11 diciembre, 2011

La reconquista de López Obrador

Román Revueltas Retes

Es la primera vez que la propuesta del “amor” figura como un programa de gobierno. Y buena falta que hace en un país como éste, fracturado. El problema es que la invitación está siendo formulada por un personaje que, apenas ayer, enarbolaba la bandera de los inconformes otorgándoles, deliberadamente, un foro privilegiado para expresar todo su resentimiento.


Imaginen ustedes la tarea que tiene delante un hombre que, luego de llevar una comodísima ventaja en la anterior carrera hacia la presidencia de la República y de perder por una ínfima diferencia, se encuentra ahora en el tercer lugar entre los aspirantes (esto es, si hemos de hacer caso a unas encuestas cada vez más volátiles).
Estamos hablando de una empresa colosal. Y, justamente, el primer interesado es también el primero en saberlo perfectamente bien. Tanto, de hecho, que ha comenzado lo que podríamos llamar una reingeniería total de sus estrategias y, aún más, de su persona:

López Obrador se presenta en estos momentos como una especie de líder religioso, un emisario de los valores morales y un sosegado pacificador. Propone, ni más ni menos, una “república amorosa” e introduce, de tal manera, un mensaje cristiano en su discurso político.

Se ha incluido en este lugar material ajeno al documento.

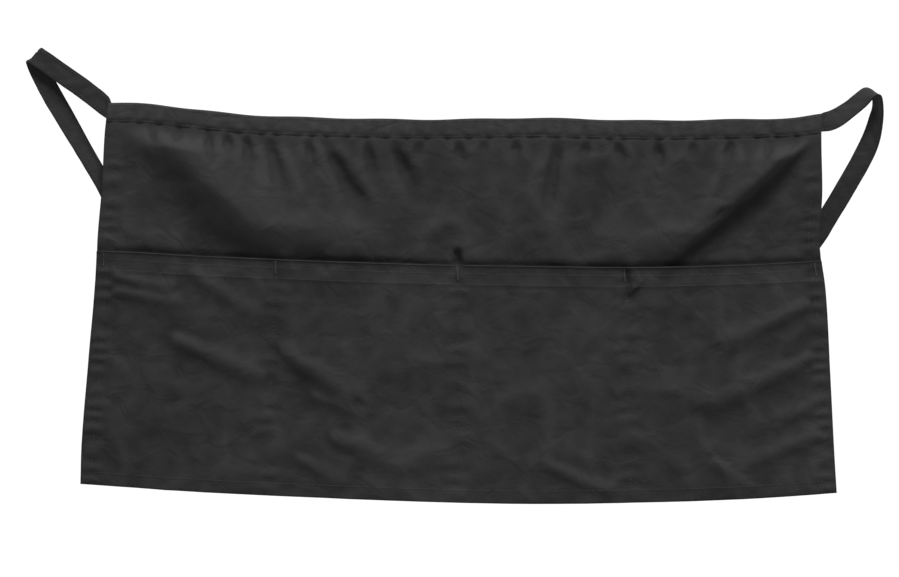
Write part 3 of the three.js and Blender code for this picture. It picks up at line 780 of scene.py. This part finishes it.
def tie_sections(rows, steps):
    """Middle, direction across and outward face of the tie at each step."""
    last = len(rows) - 1

    def middle(at):
        return np.stack([read_table(rows, "step", axis, at) for axis in "xyz"], axis=-1)

    along = middle(np.minimum(steps + 0.05, last)) - middle(np.maximum(steps - 0.05, 0))
    along /= np.linalg.norm(along, axis=1)[:, None]
    across = across_tie(read_table(rows, "step", "slant", steps), read_table(rows, "step", "turn", steps))
    face = np.cross(along, across)
    face /= np.linalg.norm(face, axis=1)[:, None]
    return middle(steps), across, face


def make_tie(name, rows, side, node):
    rows = tie_rows(rows, side)
    last = len(rows) - 1
    steps = np.linspace(0, last, last * 16 + 1)
    middle, across_dir, face = tie_sections(rows, steps)
    travelled = np.concatenate([[0], np.cumsum(np.linalg.norm(np.diff(middle, axis=0), axis=1))])
    length = float(travelled[-1])
    columns = shares((0, 0.12, 2), (0.12, 0.88, 8), (0.88, 1, 2))

    def place(across, down):
        i = np.rint(down * (len(steps) - 1)).astype(int)
        offset = (across - 0.5) * TIE_WIDTH
        crinkle = 0.26 * np.sin(travelled[i] / (3.4 * MM) + 2 * np.sin(across * 5 + travelled[i] / (9 * MM)))
        crinkle = crinkle + 0.3 * np.sin(travelled[i] / (11 * MM) + 3 * across)
        groove = -0.18 * np.exp(-((np.abs(across - 0.5) - 0.36) / 0.05) ** 2)
        ends = ease(travelled[i], 0, 6 * MM) * ease(length - travelled[i], 0, 6 * MM)
        out = TIE_THICKNESS / 2 + MM * ends * (crinkle * (1 - (2 * across - 1) ** 2) + groove)
        offset = offset * mix(0.86, 1, ease(travelled[i], 0, 9 * MM))
        spot = middle[i] + across_dir[i] * offset[:, None] + face[i] * out[:, None]
        return spot[:, 0], spot[:, 1], spot[:, 2]

    piece, across, down = cloth_grid(name, columns, np.arange(len(steps)) / (len(steps) - 1), place)
    along = travelled[np.rint(down * (len(steps) - 1)).astype(int)]
    set_uv(piece, across, along / length, TIE_WIDTH, length)
    set_wear_and_shade(piece, tie_edge_shade(across))
    give_thickness(piece, TIE_THICKNESS, np.ones(len(across)))
    finish_piece(piece, TIE_TWILL, "tie_twill", node)
    return rows, steps, length


def make_knot():
    """The hidden knot and the two free ends below it."""
    centre = Vector((0, band_y(0.0) + WAIST_DEPTH, -TIE_SAG))
    bpy.ops.object.select_all(action="DESELECT")
    bpy.ops.mesh.primitive_uv_sphere_add(segments=48, ring_count=32, radius=1, location=(0, 0, 0))
    knot = bpy.context.object
    knot.name = knot.data.name = "knot_cloth"
    ball = np.empty(len(knot.data.vertices) * 3)
    knot.data.vertices.foreach_get("co", ball)
    ball = ball.reshape(-1, 3)
    pressed = np.sign(ball) * np.abs(ball) ** 0.6
    wrap = 1 - 0.12 * np.exp(-((np.abs(ball[:, 0] + 0.35 * ball[:, 2]) - 0.42) / 0.09) ** 2)
    fold = 1 - 0.05 * np.exp(-((ball[:, 2] - 0.2 * ball[:, 0]) / 0.12) ** 2)
    size = np.array([KNOT_WIDTH, KNOT_DEPTH, KNOT_HEIGHT]) / 2
    spots = pressed * size * (wrap * fold)[:, None] + np.array(centre)
    knot.data.vertices.foreach_set("co", spots.ravel())
    set_wear_and_shade(knot, np.zeros(len(spots)))
    knot.data.uv_layers[0].name = "flat_cloth"
    scale_uv(knot, 2.2 * KNOT_WIDTH, KNOT_HEIGHT)
    bpy.ops.object.shade_smooth()
    finish_piece(knot, TIE_TWILL, "tie_twill", "tie_knot")
    for side, name in ((-1, "tail_left"), (1, "tail_right")):
        make_tail(name, side, centre)


def scale_uv(piece, width, length):
    layer = piece.data.uv_layers["flat_cloth"]
    places = np.empty(len(layer.data) * 2)
    layer.data.foreach_get("uv", places)
    layer.data.foreach_set("uv", (places.reshape(-1, 2) * (width, length)).ravel())


def make_tail(name, side, centre):
    spread = math.radians(9)
    start = KNOT_HEIGHT * 0.3
    columns = shares((0, 1, 12))
    rows = shares((0, 1, 36))
    length = TAIL_LENGTH + KNOT_HEIGHT / 2 - start

    def place(across, down):
        travelled = start + down * length
        offset = (across - 0.5) * TIE_WIDTH * mix(0.8, 1, ease(down, 0, 0.4))
        bend = 1.2 * MM * np.sin(down * 4 + side) * ease(down, 0.1, 0.5)
        x = side * (KNOT_WIDTH / 6 + travelled * math.sin(spread)) + offset * math.cos(spread)
        z = centre.z - travelled * math.cos(spread) + side * offset * math.sin(spread)
        y = centre.y + side * KNOT_DEPTH / 6 + bend - TIE_THICKNESS / 2
        return x, y, z

    piece, across, down = cloth_grid(name, columns, rows, place)
    set_uv(piece, across, down, TIE_WIDTH, length)
    set_wear_and_shade(piece, tie_edge_shade(across))
    give_thickness(piece, TIE_THICKNESS, np.ones(len(across)))
    finish_piece(piece, TIE_TWILL, "tie_twill")


# Stitches


def one_stitch():
    """A short thread stitch, one unit long, lying along X with its top towards Z."""
    bpy.ops.object.select_all(action="DESELECT")
    bpy.ops.mesh.primitive_uv_sphere_add(segments=6, ring_count=4, radius=0.5, location=(0, 0, 0))
    ball = bpy.context.object
    bpy.ops.transform.rotate(value=math.radians(90), orient_axis="Y", center_override=(0, 0, 0))
    bpy.ops.object.transform_apply(location=True, rotation=True, scale=True)
    points = np.array([vertex.co[:] for vertex in ball.data.vertices])
    faces = [list(face.vertices) for face in ball.data.polygons]
    bpy.data.objects.remove(ball)
    return points, faces


def lay_stitches(name, lines, pitch, thickness, material):
    """One mesh of stitches along lines. A line is its places and their outward directions."""
    points, faces = one_stitch()
    size = np.array([pitch * 0.78, thickness * 1.15, thickness])
    spots, corners = [], []
    for places, outward in lines:
        travelled = np.concatenate([[0], np.cumsum(np.linalg.norm(np.diff(places, axis=0), axis=1))])
        for middle in np.arange(pitch / 2, travelled[-1], pitch):
            ends = [
                np.array([np.interp(middle + reach, travelled, places[:, k]) for k in range(3)])
                for reach in (-pitch / 2, pitch / 2)
            ]
            out = np.array([np.interp(middle, travelled, outward[:, k]) for k in range(3)])
            along = (ends[1] - ends[0]) / max(np.linalg.norm(ends[1] - ends[0]), 1e-9)
            aside = np.cross(out, along)
            aside /= max(np.linalg.norm(aside), 1e-9)
            up = np.cross(along, aside)
            turned = (points * size) @ np.stack([along, aside, up])
            first = len(spots) * len(points)
            spots.append(turned + (ends[0] + ends[1]) / 2 + up * thickness * 0.2)
            corners.extend([[first + k for k in face] for face in faces])
    mesh = bpy.data.meshes.new(name)
    mesh.from_pydata(np.concatenate(spots).tolist(), [], corners)
    mesh.shade_smooth()
    piece = bpy.data.objects.new(name, mesh)
    bpy.context.collection.objects.link(piece)
    finish_piece(piece, material, "thread")
    return piece


def sheet_line(across, down, depth_at, proud):
    """Places on a cloth's front along a line, with the way that it faces."""
    across, down = np.broadcast_arrays(np.asarray(across, float), np.asarray(down, float))

    def spot(a, d):
        return np.stack([cloth_x(a, d), depth_at(a, d) - proud, cloth_z(a, d)], axis=1)

    step = 0.0015
    right = spot(across + step, down) - spot(across - step, down)
    up = spot(across, down - step) - spot(across, down + step)
    outward = np.cross(right, up)
    outward /= np.linalg.norm(outward, axis=1)[:, None]
    return spot(across, down), outward


def back_line(across, down, thickness):
    """The same for the apron's back, where the cloth is so thick."""
    places, outward = sheet_line(across, down, lambda a, d: apron_front(a, d) + thickness, -0.05 * MM)
    return places, -outward


def make_panel_stitches():
    """Topstitching of the side hems, bottom hem and pocket seams, on both faces, and of the pocket mouth, on
    its front.
    """
    inset = SIDE_HEM * HEM_STITCH / HEM_WIDTH
    foot = 1 - BOTTOM_HEM * HEM_STITCH / APRON_DROP
    down_upper = np.linspace(BAND_SHARE * 1.03, MOUTH_SHARE, 120)
    down_lower = np.linspace(MOUTH_SHARE + 0.002, foot, 200)
    full = np.linspace(inset, 1 - inset, 500)
    lines = []
    for across in (inset, 1 - inset):
        lines.append(sheet_line(across, down_upper, apron_front, 0))
        lines.append(sheet_line(across, down_lower, pocket_front, 0))
        lines.append(back_line(across, down_upper, 2 * CLOTH))
        lines.append(back_line(across, down_lower, 2 * CLOTH))
    lines.append(sheet_line(full, foot, pocket_front, 0))
    lines.append(back_line(full, foot, 2 * CLOTH))
    for below in (6.4 * MM, MOUTH_HEM - 1.2 * MM):
        lines.append(sheet_line(full, MOUTH_SHARE + below / APRON_DROP, pocket_front, 0))
    for seam in POCKET_SEAMS[1:-1]:
        for aside in (-0.9 * MM, 0.9 * MM):
            across = seam + aside / HEM_WIDTH
            lines.append(sheet_line(across, down_lower, pocket_front, 0))
            lines.append(back_line(across, down_lower, CLOTH))
    return lay_stitches("panel_stitches", lines, STITCH_PITCH, THREAD_WIDTH, THREAD)


def make_band_stitches():
    """The line that sews the band down, seen on both faces, and a fine one along its top."""
    across = np.linspace(0.003, 0.997, 500)

    def band_line(below, depth, facing):
        share = below / APRON_DROP
        places = np.stack([cloth_x(across, share), band_y(across) + depth, cloth_z(across, share)], axis=1)
        return places, np.tile((0.0, facing, 0.0), (len(across), 1))

    lines = []
    for below in (BAND_STITCH, 1.9 * MM):
        lines.append(band_line(below, -band_swell(below) - band_pucker(across, below) * sewn_down(below), -1.0))
    lines.append(band_line(BAND_STITCH, BAND_DEPTH / 2, 1.0))
    return lay_stitches("band_stitches", lines, STITCH_PITCH, THREAD_WIDTH, THREAD)


def make_tie_stitches(name, rows, steps):
    """A line of stitching near each edge of a tie, on both its faces."""
    middle, across, face = tie_sections(rows, steps)
    lines = []
    for offset in (-0.36, 0.36):
        for side in (-1, 1):
            lift = (TIE_THICKNESS / 2 - (0.16 * MM if side > 0 else 0.0)) * side
            lines.append((middle + across * offset * TIE_WIDTH + face * lift, face * side))
    return lay_stitches(name, lines, STITCH_PITCH, 0.9 * THREAD_WIDTH, THREAD)


def make_bar_tacks():
    """Short dense bars of thread at the ends of the pocket mouth and of its seams."""
    lines = []
    width = 2.6 * MM / HEM_WIDTH
    places = [(seam, MOUTH_SHARE + 0.004, 10 * MM) for seam in POCKET_SEAMS[1:-1]]
    places += [(2.4 * width, MOUTH_SHARE + 0.004, 10 * MM), (1 - 2.4 * width, MOUTH_SHARE + 0.004, 10 * MM)]
    for middle, top, length in places:
        for row in np.arange(0, length, 0.62 * MM):
            across = np.linspace(middle - width / 2, middle + width / 2, 4)
            lines.append(sheet_line(across, top + row / APRON_DROP, pocket_front, 0.15 * MM))
    return lay_stitches("bar_tacks", lines, 2.5 * MM, 0.5 * MM, THREAD)


# The scene around it


def make_stage():
    bpy.ops.object.select_all(action="DESELECT")
    floor_level = cad_bounds[0][2] - 1.0
    bpy.ops.mesh.primitive_circle_add(vertices=96, radius=9.3, fill_type="NGON", location=(0, 0, floor_level))
    floor = bpy.context.object
    floor.name = "studio_floor"
    material = bpy.data.materials.new("pale_floor")
    material.use_nodes = True
    shader = material.node_tree.nodes["Principled BSDF"]
    shader.inputs["Base Color"].default_value = (0.34, 0.34, 0.34, 1)
    shader.inputs["Roughness"].default_value = 0.9
    shader.inputs["Specular IOR Level"].default_value = 0.1
    floor.data.materials.append(material)


def make_light():
    world = bpy.data.worlds.new("studio")
    world.use_nodes = True
    tree = world.node_tree
    background = tree.nodes["Background"]
    way = add_node(tree, "ShaderNodeTexCoord").outputs["Generated"]
    split = add_node(tree, "ShaderNodeSeparateXYZ", Vector=way)
    spread = add_node(tree, "ShaderNodeMapRange", Value=split.outputs["Y"], From_Min=-0.3, From_Max=0.5)
    spread.inputs["To Min"].default_value = 0.36
    spread.inputs["To Max"].default_value = 1.05
    tree.links.new(spread.outputs["Result"], background.inputs["Strength"])
    background.inputs["Color"].default_value = (1, 1, 1, 1)
    bpy.context.scene.world = world
    key = bpy.data.lights.new("key", "SUN")
    key.energy = 6.0
    key.angle = math.radians(22)
    lamp = bpy.data.objects.new("key", key)
    bpy.context.collection.objects.link(lamp)
    towards = Vector((0.14, -0.48, 0.9))
    lamp.rotation_euler = towards.to_track_quat("Z", "Y").to_euler()


def make_camera():
    """A long lens, level with the apron's middle, framed as the photograph is."""
    back = Vector((0, -1, 0))
    camera = bpy.data.cameras.new("camera")
    camera.sensor_width = 36
    camera.lens = camera.sensor_width * -CAMERA_PLACE[1] * PIXELS_PER_METRE / PHOTO_WIDTH
    view = bpy.data.objects.new("camera", camera)
    bpy.context.collection.objects.link(view)
    view.location = CAMERA_PLACE
    view.rotation_euler = back.to_track_quat("Z", "Y").to_euler()
    bpy.context.scene.camera = view


make_camera()
make_stage()
make_light()
bpy.context.scene.view_settings.view_transform = "Standard"

APRON_TWILL = twill("apron_twill", 0.0148)
POCKET_TWILL = twill("pocket_twill", 0.0148)
# The band is the same twill with a lighter colour: painted light, for the band's top that faces the light.
BAND_TWILL_PAINTED_LIGHT = twill("band_twill", 0.021, sheen=0.3)
TIE_TWILL = twill("tie_twill", 0.0135)
THREAD = thread_material("black_thread", 0.014)

make_apron_cloth()
make_pocket_cloth()
make_waistband()
left_rows, left_steps, left_length = make_tie("tie_left_cloth", LEFT_TIE, -1, "tie_left")
right_rows, right_steps, right_length = make_tie("tie_right_cloth", RIGHT_TIE, 1, "tie_right")
make_knot()
make_panel_stitches()
make_band_stitches()
make_tie_stitches("tie_left_stitches", left_rows, left_steps)
make_tie_stitches("tie_right_stitches", right_rows, right_steps)
make_bar_tacks()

Pero, además, si bien prosigue con la obligada y constante referencia a los mexicanos pobres, ahora se preocupa también por atender otras audiencias y de no levantar ampollas entre todos aquellos, como yo, que no sólo no nos sentíamos directamente aludidos en sus encendidas alocuciones sino que, por lo que parecía, éramos parte de un colectivo indigno por el mero hecho de no comulgar con su persona.

El gran drama de México es que es un país fatalmente dividido: nos separan abismales diferencias sociales, económicas y hasta raciales en una sociedad a la que, encima, le cuesta mucho trabajo admitir su condición clasista.

Las tipas majaderas que humillaron flagrantemente a un policía en Polanco no estaban respondiendo a un acto de autoridad sino poniendo al representante de dicha autoridad en el lugar, según ellas, que “merece”: el de un individuo que no es su igual, el de una persona inferior y, desde luego, el de alguien que, en virtud de su insignificancia social, en ningún momento puede ser un verdadero interlocutor ni mucho menos el encargado de aplicarles directamente reglamento alguno.

Este deprecio de ciertos mexicanos no creo que lo pueda resolver ni un profeta, ni un redentor ni un santo pero, por lo pronto, se encuentra, como realidad comprobable, en las antípodas de una “república amorosa” en la cual tampoco se podrán solucionar las cosas por decreto.

La llamada para amarnos los unos a los otros ya ha sido hecha, además, y las cosas siguen más o menos igual que siempre. Aunque, si lo piensas, no ha sido la Iglesia, aquí y ahora, la encargada de promover medidas más amorosas sino Marcelo Ebrard, en el Gobierno de Ciudad de México, al decretar que todos los seres humanos merecen los mismos derechos (algo, por cierto, que López Obrador no intentó siquiera cuando era alcalde de la capital de todos los mexicanos pero, en fin, estamos hablando de tiempos pasados).

Es la primera vez, creo yo, que la propuesta del “amor” figura como un programa de gobierno. Y buena falta que hace en un país como éste, fracturado, como decía, en grupos irreconciliables. El problema es que la invitación ha sido formulada por un personaje que, apenas ayer, enarbolaba la bandera de los inconformes otorgándoles, deliberadamente, un foro privilegiado para expresar todo su resentimiento.

Este sentimiento de enojo de millones de mexicanos, por cierto, está plenamente justificado. Pero así como la ternura no se puede aplicar por medio de medidas oficiales, tampoco el rencor es algo enteramente manejable.

La apuesta anterior, como la actual de la tal “república amorosa”, era descaradamente oportunista: se trataba de aprovechar los sentimientos de la gente para construir un entramado de promesas y ofertas. La sustancia no importaba: contaban la denuncia, la acusación, la queja, la jeremiada y el descontento como materia prima para elaborar un proyecto donde los inconformes habrían de encontrar, por fin, resarcimiento y satisfacción.

Hoy, esa propuesta revanchista ya no figura en el programa.


Son, pues, momentos de incitar, desde la tribuna, al entendimiento y la armonía. Los policías, así, serán dignos de verdadera estimación, más allá de que suelten obscenidades a las chicas que pasan por delante o de que apenas hayan terminado la escuela secundaria. Y todos los demás mexicanos, por más odiosos y abusivos que puedan parecernos, son ahora perfectamente adorables.


El giro ha sido mayúsculo y la trasmutación parece radical. Ahora bien, muchas personas dudan de que todo esto, lo del amor, sea cierto. Vistos los antecedentes del personaje, no les falta razón.